PROBLEM:
Where a line holds the word "Blender", copy that line.

GIVEN DATA:
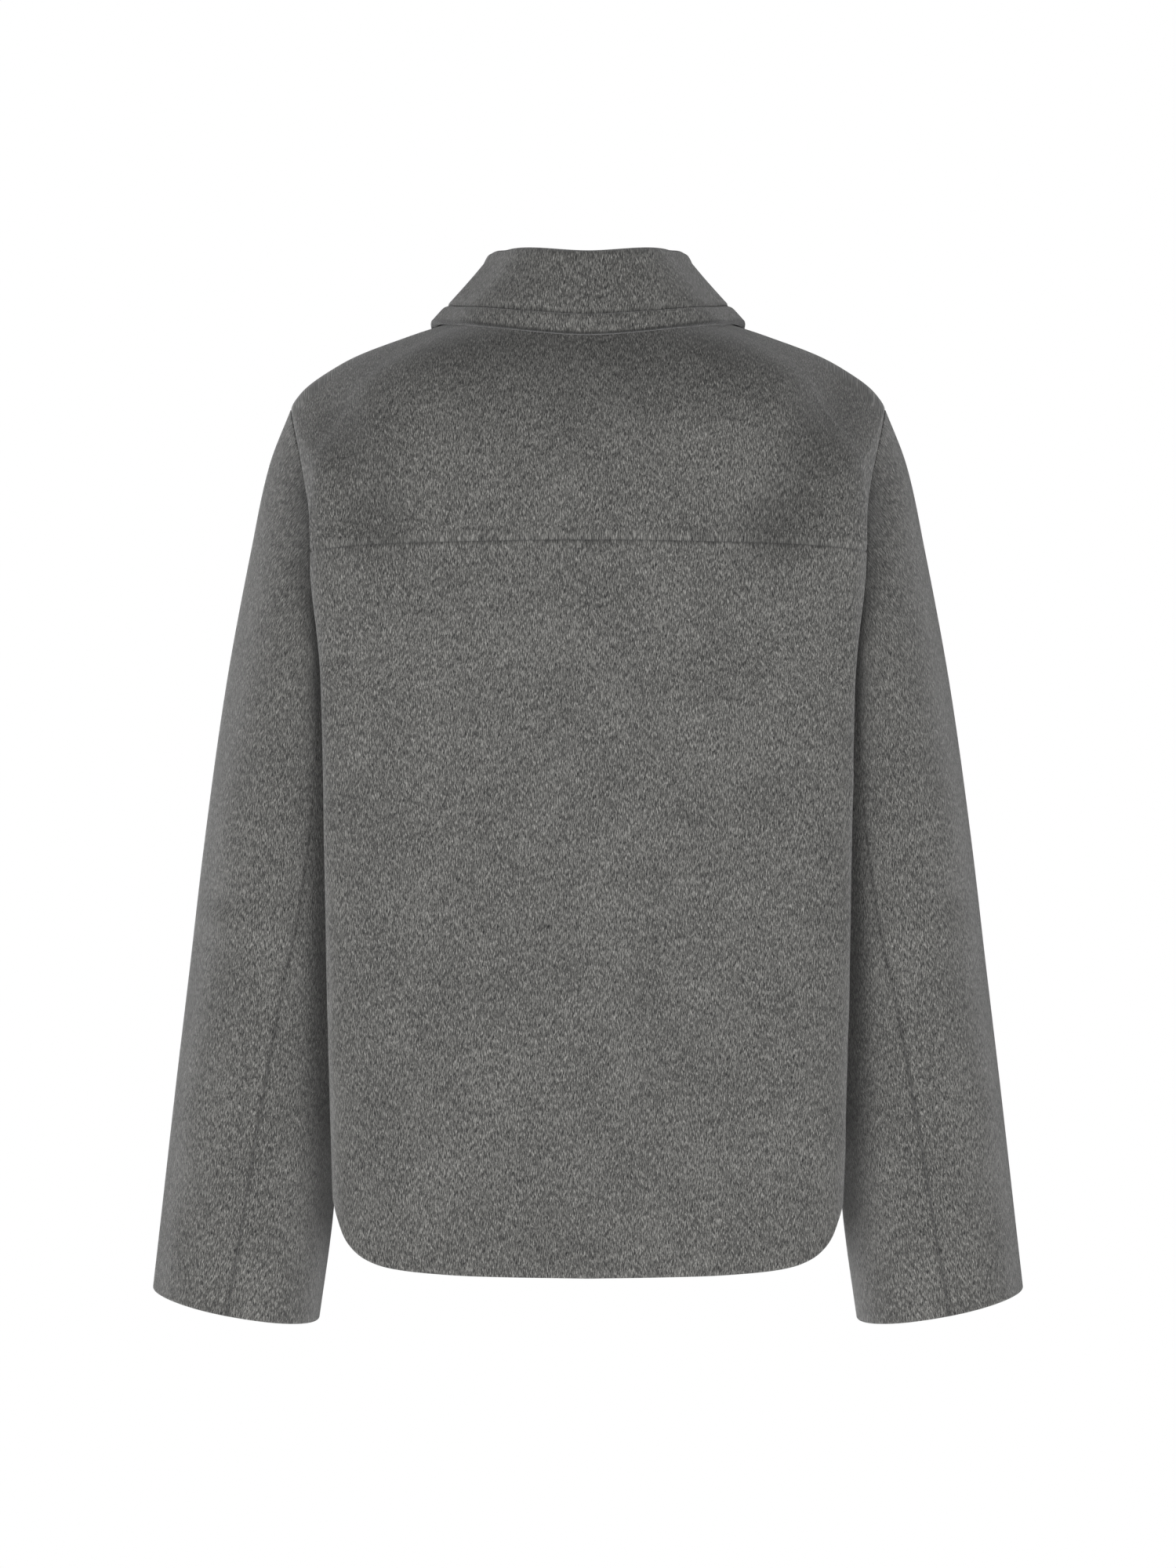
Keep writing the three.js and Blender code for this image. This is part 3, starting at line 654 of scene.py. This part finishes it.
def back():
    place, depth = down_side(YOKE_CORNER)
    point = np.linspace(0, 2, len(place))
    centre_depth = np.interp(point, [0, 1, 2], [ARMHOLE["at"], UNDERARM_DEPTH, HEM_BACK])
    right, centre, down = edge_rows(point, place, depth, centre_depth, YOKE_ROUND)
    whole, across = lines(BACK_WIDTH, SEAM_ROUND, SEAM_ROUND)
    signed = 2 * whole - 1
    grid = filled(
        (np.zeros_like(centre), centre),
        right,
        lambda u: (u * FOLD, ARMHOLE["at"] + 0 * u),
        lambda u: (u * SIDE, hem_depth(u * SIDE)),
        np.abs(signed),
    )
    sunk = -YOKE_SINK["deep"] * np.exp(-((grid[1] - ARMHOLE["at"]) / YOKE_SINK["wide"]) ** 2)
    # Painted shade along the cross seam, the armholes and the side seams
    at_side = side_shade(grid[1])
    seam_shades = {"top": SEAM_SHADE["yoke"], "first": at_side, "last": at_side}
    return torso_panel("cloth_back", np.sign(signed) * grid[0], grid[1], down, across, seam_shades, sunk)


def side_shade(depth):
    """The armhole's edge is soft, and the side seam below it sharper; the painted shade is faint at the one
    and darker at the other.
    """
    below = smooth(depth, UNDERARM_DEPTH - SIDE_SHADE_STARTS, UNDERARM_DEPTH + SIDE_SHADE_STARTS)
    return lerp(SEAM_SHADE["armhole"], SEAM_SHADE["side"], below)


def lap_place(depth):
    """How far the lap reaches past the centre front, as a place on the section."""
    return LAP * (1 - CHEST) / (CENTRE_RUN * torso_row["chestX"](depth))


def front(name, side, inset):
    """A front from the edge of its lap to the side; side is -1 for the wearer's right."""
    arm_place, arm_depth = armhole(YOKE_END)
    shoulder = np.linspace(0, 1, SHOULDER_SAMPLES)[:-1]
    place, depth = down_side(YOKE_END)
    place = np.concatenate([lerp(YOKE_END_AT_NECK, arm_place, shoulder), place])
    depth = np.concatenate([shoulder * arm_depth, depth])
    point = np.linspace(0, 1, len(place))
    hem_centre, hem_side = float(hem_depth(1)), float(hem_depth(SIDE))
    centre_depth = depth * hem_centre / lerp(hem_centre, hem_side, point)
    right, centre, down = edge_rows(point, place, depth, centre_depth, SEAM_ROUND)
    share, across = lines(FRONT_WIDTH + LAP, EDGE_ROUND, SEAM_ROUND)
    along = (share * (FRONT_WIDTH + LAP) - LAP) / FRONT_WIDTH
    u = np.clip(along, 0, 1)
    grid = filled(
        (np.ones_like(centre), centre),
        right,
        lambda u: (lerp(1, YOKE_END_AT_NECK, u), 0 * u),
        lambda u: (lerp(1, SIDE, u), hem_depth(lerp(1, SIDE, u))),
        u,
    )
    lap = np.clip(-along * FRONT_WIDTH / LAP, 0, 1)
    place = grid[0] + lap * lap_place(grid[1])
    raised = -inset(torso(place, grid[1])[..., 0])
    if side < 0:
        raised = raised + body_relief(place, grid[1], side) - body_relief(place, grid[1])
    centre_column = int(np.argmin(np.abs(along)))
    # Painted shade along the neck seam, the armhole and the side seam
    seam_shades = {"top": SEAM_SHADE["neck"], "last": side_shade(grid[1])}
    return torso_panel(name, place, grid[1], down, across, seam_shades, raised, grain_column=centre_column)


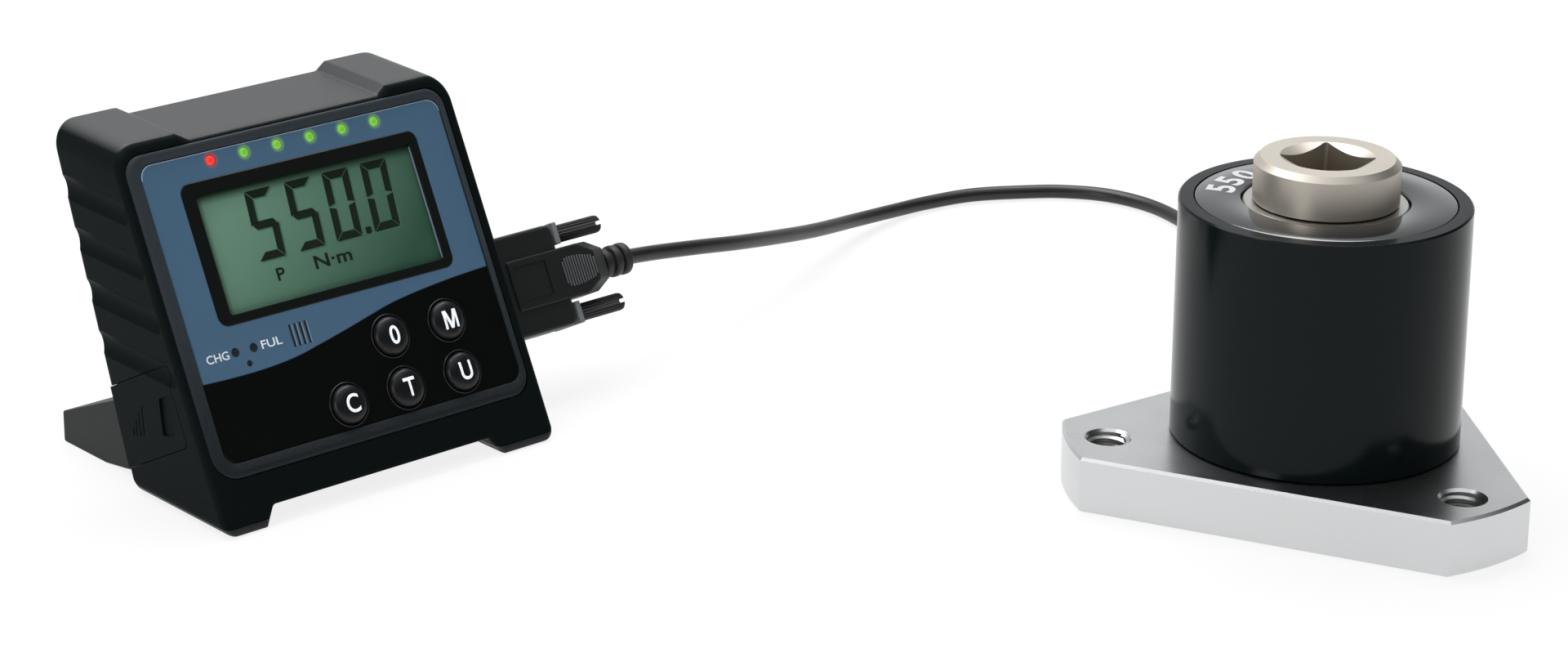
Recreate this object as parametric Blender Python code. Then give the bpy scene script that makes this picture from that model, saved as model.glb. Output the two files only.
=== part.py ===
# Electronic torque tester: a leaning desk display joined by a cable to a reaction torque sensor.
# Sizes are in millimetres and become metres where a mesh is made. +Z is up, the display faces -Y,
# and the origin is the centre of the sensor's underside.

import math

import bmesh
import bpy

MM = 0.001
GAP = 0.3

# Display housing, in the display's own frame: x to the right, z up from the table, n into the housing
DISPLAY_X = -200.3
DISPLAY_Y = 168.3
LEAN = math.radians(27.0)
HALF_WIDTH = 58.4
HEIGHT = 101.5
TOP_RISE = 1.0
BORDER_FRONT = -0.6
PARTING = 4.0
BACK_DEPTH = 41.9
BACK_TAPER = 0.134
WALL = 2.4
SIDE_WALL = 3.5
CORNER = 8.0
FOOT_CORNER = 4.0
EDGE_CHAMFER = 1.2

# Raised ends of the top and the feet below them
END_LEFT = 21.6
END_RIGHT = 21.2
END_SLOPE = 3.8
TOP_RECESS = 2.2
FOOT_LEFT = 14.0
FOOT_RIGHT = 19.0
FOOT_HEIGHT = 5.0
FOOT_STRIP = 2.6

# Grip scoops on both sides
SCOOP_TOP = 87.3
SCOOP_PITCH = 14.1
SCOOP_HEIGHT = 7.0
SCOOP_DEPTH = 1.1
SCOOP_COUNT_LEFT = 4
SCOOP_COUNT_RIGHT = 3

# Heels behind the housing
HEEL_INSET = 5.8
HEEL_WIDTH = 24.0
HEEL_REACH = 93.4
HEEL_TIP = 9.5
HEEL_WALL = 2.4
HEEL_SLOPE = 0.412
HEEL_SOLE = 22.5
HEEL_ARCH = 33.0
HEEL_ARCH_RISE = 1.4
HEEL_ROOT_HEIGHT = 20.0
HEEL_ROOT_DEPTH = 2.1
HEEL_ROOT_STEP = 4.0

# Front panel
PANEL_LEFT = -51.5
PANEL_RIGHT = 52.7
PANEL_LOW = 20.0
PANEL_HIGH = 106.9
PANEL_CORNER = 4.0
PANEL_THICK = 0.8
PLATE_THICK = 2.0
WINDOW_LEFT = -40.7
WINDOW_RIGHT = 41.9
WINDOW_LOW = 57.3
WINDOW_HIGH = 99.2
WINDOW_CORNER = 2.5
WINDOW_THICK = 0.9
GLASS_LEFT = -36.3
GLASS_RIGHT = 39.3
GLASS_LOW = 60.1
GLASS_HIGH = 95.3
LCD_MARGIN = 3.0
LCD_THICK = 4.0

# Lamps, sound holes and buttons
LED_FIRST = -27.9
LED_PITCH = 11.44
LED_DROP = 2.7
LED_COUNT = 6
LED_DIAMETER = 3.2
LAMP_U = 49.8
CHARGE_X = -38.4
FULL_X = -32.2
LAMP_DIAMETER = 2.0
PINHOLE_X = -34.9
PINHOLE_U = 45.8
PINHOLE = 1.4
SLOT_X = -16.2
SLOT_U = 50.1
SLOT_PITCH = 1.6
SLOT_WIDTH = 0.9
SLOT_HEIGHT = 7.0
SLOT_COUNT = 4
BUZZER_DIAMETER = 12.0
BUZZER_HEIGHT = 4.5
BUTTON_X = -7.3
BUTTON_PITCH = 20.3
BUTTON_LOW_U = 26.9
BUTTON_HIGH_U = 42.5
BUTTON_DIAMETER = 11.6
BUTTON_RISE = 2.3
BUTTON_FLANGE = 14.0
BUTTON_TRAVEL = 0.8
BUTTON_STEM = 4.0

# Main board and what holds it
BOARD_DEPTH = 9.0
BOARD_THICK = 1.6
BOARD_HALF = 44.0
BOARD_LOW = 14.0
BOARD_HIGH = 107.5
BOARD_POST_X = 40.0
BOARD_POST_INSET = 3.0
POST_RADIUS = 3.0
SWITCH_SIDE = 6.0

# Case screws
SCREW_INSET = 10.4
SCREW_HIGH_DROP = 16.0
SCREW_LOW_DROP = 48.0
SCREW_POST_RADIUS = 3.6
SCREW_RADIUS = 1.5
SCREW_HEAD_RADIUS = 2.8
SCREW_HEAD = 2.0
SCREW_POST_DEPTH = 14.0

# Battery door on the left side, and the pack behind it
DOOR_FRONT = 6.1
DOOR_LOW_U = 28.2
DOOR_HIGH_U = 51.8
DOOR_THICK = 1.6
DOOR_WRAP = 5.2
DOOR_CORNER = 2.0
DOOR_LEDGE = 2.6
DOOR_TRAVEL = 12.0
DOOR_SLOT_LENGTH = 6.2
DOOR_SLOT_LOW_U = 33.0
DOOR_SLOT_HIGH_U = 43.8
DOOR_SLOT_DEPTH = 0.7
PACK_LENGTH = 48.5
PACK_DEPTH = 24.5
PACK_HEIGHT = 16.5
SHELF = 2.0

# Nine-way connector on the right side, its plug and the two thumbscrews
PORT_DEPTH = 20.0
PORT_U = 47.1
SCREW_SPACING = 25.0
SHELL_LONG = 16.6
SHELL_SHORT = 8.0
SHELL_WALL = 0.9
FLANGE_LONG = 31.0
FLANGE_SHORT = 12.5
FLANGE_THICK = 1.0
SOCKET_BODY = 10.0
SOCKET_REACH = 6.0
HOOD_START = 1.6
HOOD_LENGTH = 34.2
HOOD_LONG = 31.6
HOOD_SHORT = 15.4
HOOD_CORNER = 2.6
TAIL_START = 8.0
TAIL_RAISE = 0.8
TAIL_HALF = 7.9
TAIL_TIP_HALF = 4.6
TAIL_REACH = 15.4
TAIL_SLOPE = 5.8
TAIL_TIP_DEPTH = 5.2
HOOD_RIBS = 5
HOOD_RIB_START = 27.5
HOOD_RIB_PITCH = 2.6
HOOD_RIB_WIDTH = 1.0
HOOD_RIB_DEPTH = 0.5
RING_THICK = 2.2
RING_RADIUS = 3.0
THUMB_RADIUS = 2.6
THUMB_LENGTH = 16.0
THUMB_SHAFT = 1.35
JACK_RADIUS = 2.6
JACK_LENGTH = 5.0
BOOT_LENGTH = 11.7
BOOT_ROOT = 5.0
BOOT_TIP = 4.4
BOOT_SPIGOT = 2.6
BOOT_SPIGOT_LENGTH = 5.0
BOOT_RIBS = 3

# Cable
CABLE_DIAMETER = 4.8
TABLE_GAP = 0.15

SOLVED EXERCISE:
Keep writing the three.js and Blender code for this image. This is part 3, starting at line 654 of scene.py. This part finishes it.
Recreate this object as parametric Blender Python code. Then give the bpy scene script that makes this picture from that model, saved as model.glb. Output the two files only.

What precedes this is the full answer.